The incandescent story of a 104-year-old woman and the sweet, strange young boy assigned to help her around the house — a friendship that touches each member of the boy’s unmoored family.

For years, guitarist Quinn Porter has been on the road, chasing gig after gig, largely absent to his twice-ex-wife Belle and their odd, Guinness records–obsessed son. When the boy dies suddenly, Quinn seeks forgiveness for his paternal shortcomings by completing the requirements for his son’s unfinished Boy Scout badge.

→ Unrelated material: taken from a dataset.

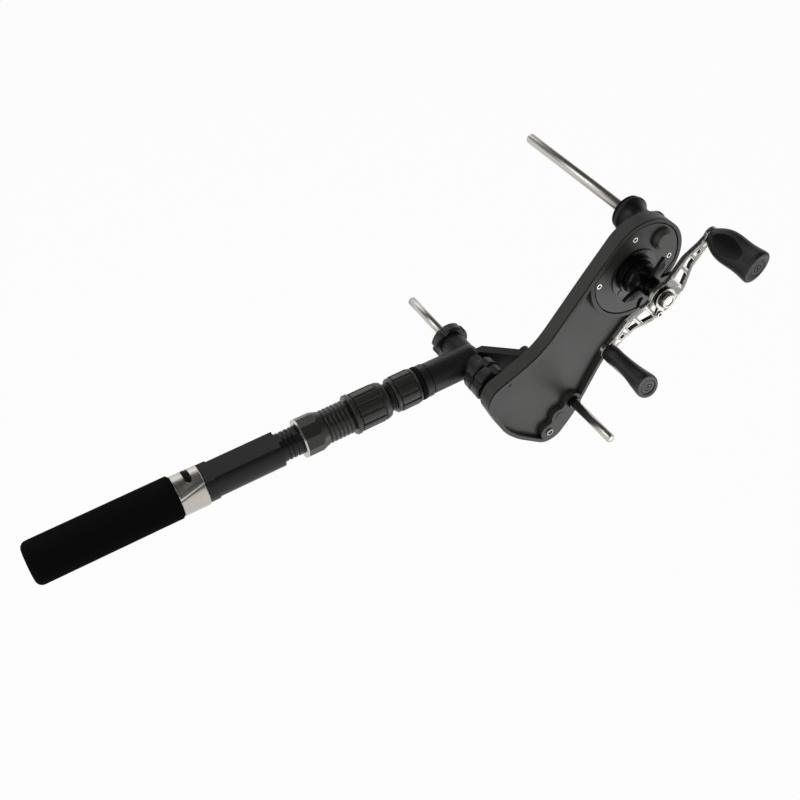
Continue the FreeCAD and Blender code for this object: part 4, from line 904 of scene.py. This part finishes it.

For seven Saturdays, Quinn does yard work for Ona Vitkus, the wily 104-year-old Lithuanian immigrant the boy had visited weekly. Quinn soon discovers that the boy had talked Ona into gunning for the world record for Oldest Licensed Driver — and that’s the least of her secrets. Despite himself, Quinn picks up where the boy left off, forging a friendship with Ona that allows him to know the son he never understood, a boy who was always listening, always learning.

The One-in-a-Million Boy is a richly layered novel of hearts broken seemingly beyond repair and then bound by a stunning act of human devotion.

Grace's Review

The One-in-a-Million Boy

I have been seeing this book recommended everywhere and I have seen it praised as one the best fiction books too. But to tell the truth, I did not really like this book. I was a fun/sweet/I don’t know what the point was tale. The problem I had with it was that it flipped back to the present, to the past, to further in the past. Oh and did I mention further, further in the past, but just to keep it simple it seemed to be kind of jumbled. It had a good storyline, yet the style was not the best in my eyes. There was also a lot of moral issues that I did not like. I may have enjoyed the story more if I hadn’t heard raving reviews that had gotten my hopes up. I also believe I would have enjoyed it if it was written in a different style. Over all the sweet old lady (who was really, really old), the kind boy (who had odd goals for the old, old lady), the interesting father (a musician none the least), the complicated mother, and a few others who helped coax the story along. All these characters made the story quaint, yet not quiet there for me. Overall this might be a good book for some, but it just wasn’t the book for me.